══ Input records ══
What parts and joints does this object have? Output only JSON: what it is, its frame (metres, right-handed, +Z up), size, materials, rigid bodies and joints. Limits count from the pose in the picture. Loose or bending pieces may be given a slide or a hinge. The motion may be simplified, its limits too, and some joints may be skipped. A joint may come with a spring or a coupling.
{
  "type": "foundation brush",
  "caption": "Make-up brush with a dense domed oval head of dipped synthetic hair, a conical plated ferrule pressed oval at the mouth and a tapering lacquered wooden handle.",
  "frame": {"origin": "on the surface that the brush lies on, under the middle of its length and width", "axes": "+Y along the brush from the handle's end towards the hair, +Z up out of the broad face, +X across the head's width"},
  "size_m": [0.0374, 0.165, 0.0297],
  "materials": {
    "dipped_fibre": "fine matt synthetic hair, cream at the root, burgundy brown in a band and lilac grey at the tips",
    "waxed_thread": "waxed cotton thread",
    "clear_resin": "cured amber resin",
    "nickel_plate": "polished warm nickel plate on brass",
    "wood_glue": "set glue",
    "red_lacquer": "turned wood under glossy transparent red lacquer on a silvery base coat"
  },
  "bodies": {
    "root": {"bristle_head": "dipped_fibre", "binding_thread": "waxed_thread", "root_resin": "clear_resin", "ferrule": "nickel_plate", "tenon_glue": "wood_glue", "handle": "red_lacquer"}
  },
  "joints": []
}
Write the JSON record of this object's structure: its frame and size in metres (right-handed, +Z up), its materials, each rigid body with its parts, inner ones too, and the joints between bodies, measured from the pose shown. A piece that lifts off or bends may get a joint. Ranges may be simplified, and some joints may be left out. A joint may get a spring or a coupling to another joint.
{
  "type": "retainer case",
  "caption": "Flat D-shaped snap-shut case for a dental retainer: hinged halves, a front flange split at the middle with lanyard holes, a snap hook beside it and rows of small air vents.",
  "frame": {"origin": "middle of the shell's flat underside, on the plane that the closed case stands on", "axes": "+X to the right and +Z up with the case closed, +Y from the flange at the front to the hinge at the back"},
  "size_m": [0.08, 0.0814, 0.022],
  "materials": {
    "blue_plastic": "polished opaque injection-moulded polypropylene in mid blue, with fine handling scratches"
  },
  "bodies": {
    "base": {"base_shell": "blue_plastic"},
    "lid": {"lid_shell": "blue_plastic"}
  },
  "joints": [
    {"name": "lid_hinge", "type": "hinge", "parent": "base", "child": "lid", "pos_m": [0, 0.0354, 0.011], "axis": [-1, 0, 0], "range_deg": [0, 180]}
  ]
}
═══
■ Set problem:
Each entry is to be returned in full, character for character.

■ Reply:
What parts and joints does this object have? Output only JSON: what it is, its frame (metres, right-handed, +Z up), size, materials, rigid bodies and joints. Limits count from the pose in the picture. Loose or bending pieces may be given a slide or a hinge. The motion may be simplified, its limits too, and some joints may be skipped. A joint may come with a spring or a coupling.
{
  "type": "foundation brush",
  "caption": "Make-up brush with a dense domed oval head of dipped synthetic hair, a conical plated ferrule pressed oval at the mouth and a tapering lacquered wooden handle.",
  "frame": {"origin": "on the surface that the brush lies on, under the middle of its length and width", "axes": "+Y along the brush from the handle's end towards the hair, +Z up out of the broad face, +X across the head's width"},
  "size_m": [0.0374, 0.165, 0.0297],
  "materials": {
    "dipped_fibre": "fine matt synthetic hair, cream at the root, burgundy brown in a band and lilac grey at the tips",
    "waxed_thread": "waxed cotton thread",
    "clear_resin": "cured amber resin",
    "nickel_plate": "polished warm nickel plate on brass",
    "wood_glue": "set glue",
    "red_lacquer": "turned wood under glossy transparent red lacquer on a silvery base coat"
  },
  "bodies": {
    "root": {"bristle_head": "dipped_fibre", "binding_thread": "waxed_thread", "root_resin": "clear_resin", "ferrule": "nickel_plate", "tenon_glue": "wood_glue", "handle": "red_lacquer"}
  },
  "joints": []
}
Write the JSON record of this object's structure: its frame and size in metres (right-handed, +Z up), its materials, each rigid body with its parts, inner ones too, and the joints between bodies, measured from the pose shown. A piece that lifts off or bends may get a joint. Ranges may be simplified, and some joints may be left out. A joint may get a spring or a coupling to another joint.
{
  "type": "retainer case",
  "caption": "Flat D-shaped snap-shut case for a dental retainer: hinged halves, a front flange split at the middle with lanyard holes, a snap hook beside it and rows of small air vents.",
  "frame": {"origin": "middle of the shell's flat underside, on the plane that the closed case stands on", "axes": "+X to the right and +Z up with the case closed, +Y from the flange at the front to the hinge at the back"},
  "size_m": [0.08, 0.0814, 0.022],
  "materials": {
    "blue_plastic": "polished opaque injection-moulded polypropylene in mid blue, with fine handling scratches"
  },
  "bodies": {
    "base": {"base_shell": "blue_plastic"},
    "lid": {"lid_shell": "blue_plastic"}
  },
  "joints": [
    {"name": "lid_hinge", "type": "hinge", "parent": "base", "child": "lid", "pos_m": [0, 0.0354, 0.011], "axis": [-1, 0, 0], "range_deg": [0, 180]}
  ]
}